Tuesday, February 21, 2012

Musings on Elite Orienteering in Canada

I was sitting in the Vancouver airport last Thursday waiting for my flight home from Sprint Camp when I saw one of the other high performance program members had posted this online: “off to portugal in 3hrs!!!!!!!!! eheheheh!!!!!!!!” It was at that point that I thought, for the briefest of moments, of getting out of my chair, walking back through security, cancelling my flight to Ottawa, and boarding a plane to Portugal to join Emily Kemp (for who else could have posted that message?) at the Portugal O-Meeting.

As a bit of background, Emily Kemp, is a fellow orienteer from Ottawa, now studying and training in St. Etienne, France, with the French national team, who, with one year of JWOC left has already to 13th places at JWOC and competed at WOC last year.

It makes me wonder though… does one have to spend the money and effort to travel to / live in Europe to reach that level in orienteering? Emily after all, was 13th in the JWOC middle in Denmark in 2010, before having moved to France. Granted she had already spent a few summers training and competing in Europe but still… she was a very good orienteer long before having moved to France to train with the best. And while in Ottawa she would regularly run in the men’s elite classes while a female junior! She could run those courses because she was good but she was also good because she ran them. This allowed her to compare herself to tougher competition and push herself harder.

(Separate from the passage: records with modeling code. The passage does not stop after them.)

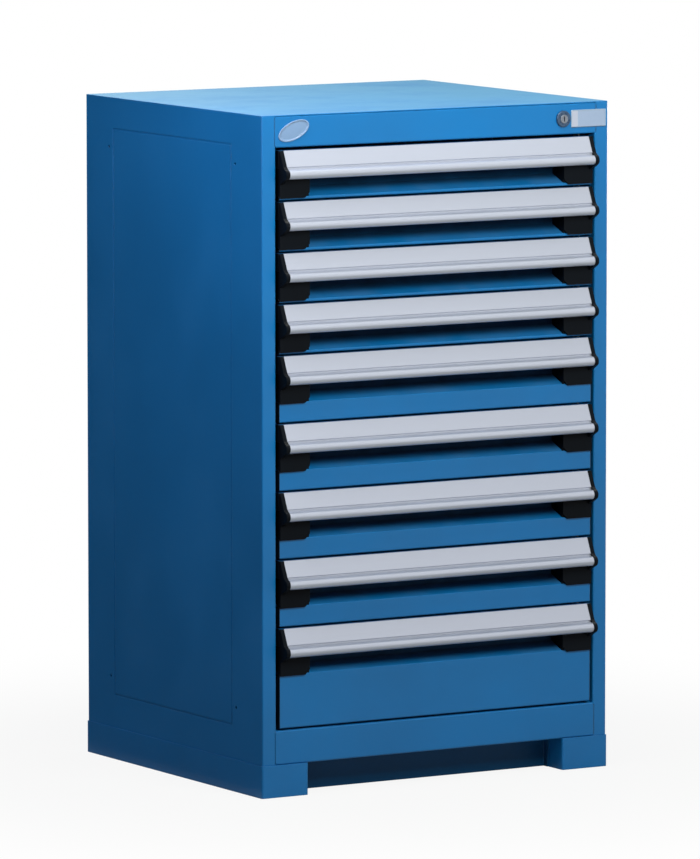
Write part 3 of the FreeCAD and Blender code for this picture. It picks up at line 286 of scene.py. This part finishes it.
def edge_rub_group():
    """Mask of outer edges, broken up where hands and tools have rubbed them."""
    group = new_group(
        "edge_rub",
        [("Vector", "NodeSocketVector", (0, 0, 0)), ("Radius", "NodeSocketFloat", 0.0012),
         ("Amount", "NodeSocketFloat", 0.5)],
        [("Mask", "NodeSocketFloat"), ("Normal", "NodeSocketVector")])
    source = add(group, "NodeGroupInput")
    target = add(group, "NodeGroupOutput")
    bevel = add(group, "ShaderNodeBevel", samples=6)
    group.links.new(source.outputs["Radius"], bevel.inputs["Radius"])
    flat = add(group, "ShaderNodeNewGeometry")
    dot = add(group, "ShaderNodeVectorMath", operation="DOT_PRODUCT")
    group.links.new(bevel.outputs["Normal"], dot.inputs[0])
    group.links.new(flat.outputs["True Normal"], dot.inputs[1])
    bend = math_node(group, "SUBTRACT", 1.0, dot.outputs["Value"])
    edge = smooth_step(group, bend, low=0.03, high=0.25)
    cloud = noise(group, source.outputs["Vector"], scale=38.0, detail=5.0, roughness=0.65)
    patches = smooth_step(group, cloud, low=0.42, high=0.66)
    rubbed = math_node(group, "MULTIPLY", edge, patches)
    mask = math_node(group, "MULTIPLY", rubbed, source.outputs["Amount"])
    group.links.new(mask, target.inputs["Mask"])
    group.links.new(bevel.outputs["Normal"], target.inputs["Normal"])
    return group


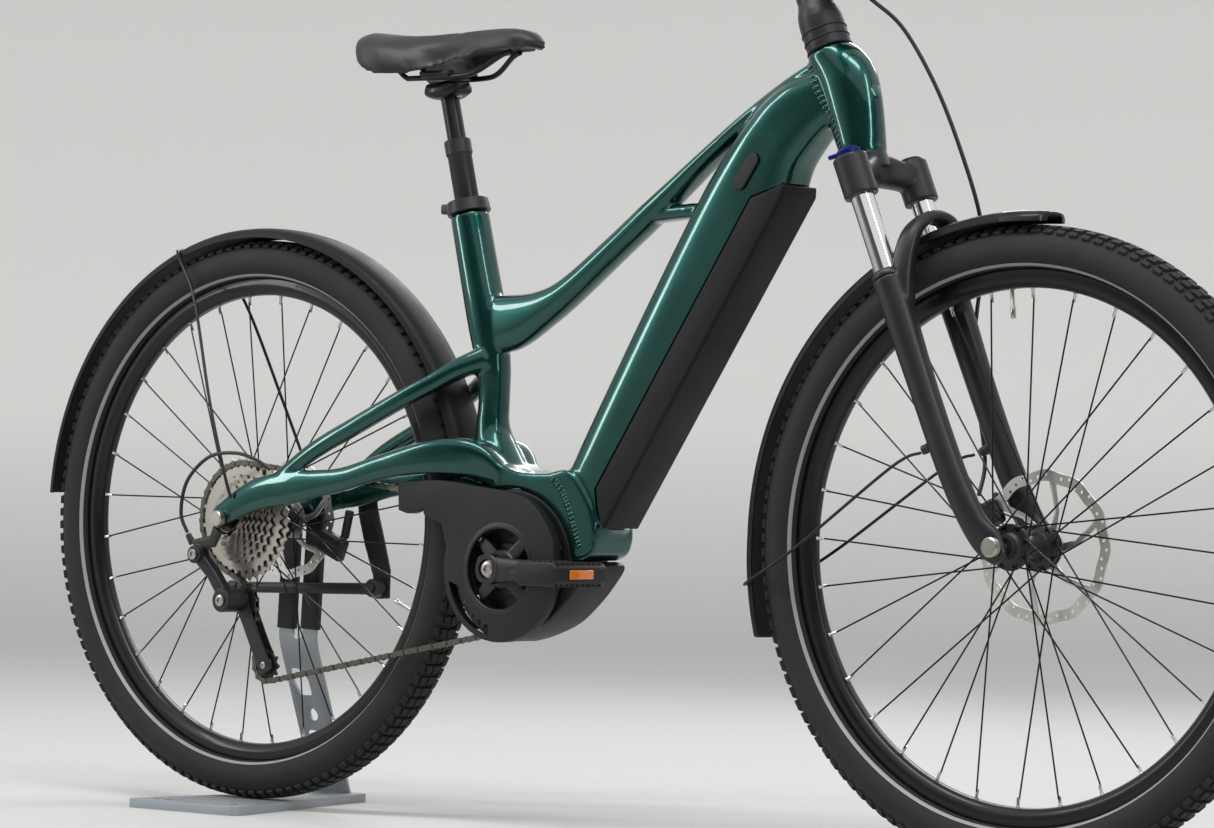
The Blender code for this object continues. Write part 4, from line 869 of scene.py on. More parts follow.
def make_wheels(bench: Workbench) -> None:
    """Builds both wheels."""
    rear = [(6.6, -26.8), (30.0, -26.8), (31.0, -26.2), (31.0, -23.8), (30.0, -23.0), (21.0, -20.5), (17.6, -14.0),
            (16.8, -4.0), (16.8, 10.0), (17.6, 20.0), (21.0, 26.0), (30.0, 29.0), (31.0, 29.8), (31.0, 32.2),
            (30.0, 33.0), (20.0, 34.5), (17.2, 37.0), (17.2, 54.4), (11.0, 60.5), (11.0, 65.0), (6.6, 65.0)]
    Wheel(bench, "rear", 0.0, "rear_wheel", 186.2, (-25, 31), 27.0, rear, 56.0, 80.0, 18.5).build()
    front = [(6.6, -43.8), (12.0, -43.8), (13.0, -36.5), (17.0, -33.6), (26.0, -33.0), (27.0, -32.2),
             (27.0, -29.8), (26.0, -29.0), (17.0, -26.8), (14.2, -22.0), (13.6, -10.0), (13.6, 8.0),
             (14.2, 18.0), (17.0, 23.0), (26.0, 25.0), (27.0, 25.8), (27.0, 28.2), (26.0, 29.0), (19.0, 31.0),
             (17.2, 33.0), (17.2, 36.4), (13.0, 42.5), (12.0, 43.8), (6.6, 43.8)]
    Wheel(bench, "front", WHEELBASE, "front_wheel", 168.4, (-31, 27), 23.0, front, 38.0, 90.0).build()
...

Robbie Anderson, again from Ottawa, recently moved to Sweden to enrol in a master’s program, and train. Again he was good before he started but it seems he’s been improving quickly thanks to more regular chances to get onto new maps and train with and race against tougher competition. Several of the top American orienteers have also moved to Europe to train.

There’s nothing wrong with that from a personal perspective – it helps them improve and reach their goals so power to them. On the other hand it further lowers the competition at North American events for those of us that have, for whatever reasons, chosen to stay on the continent.

The West coast, having just come from a training camp there, is lucky. They regularly get overseas students studying in Vancouver that train with GVOC and provide high level competition to local orienteers on a regular basis.

Thanks to Margo and Chris for the photo from the Sprint Camp Farsta.
I was truly looking for a photo from intervals the day before where a large group of elites (5+ Canadians, 2 Americans, 1 Norwegian, 1 Italian) were running head to head but this will do :) It`s not everyday you get competition like that!

So here’s my question for you all: What is it the rest of us can do to help develop strong competitive programs in North America?

Here’s a few ideas to get you started:

  • Provide incentives for Elites (HPP / US Standing Team) to travel to your events
  • More regular cheap training camps hosted in a variety of areas (there’s only so many times we can get benefit from running on the same maps all the time)
  • Attract overseas orienteers to our clubs and events (how?? via university and off-season events?)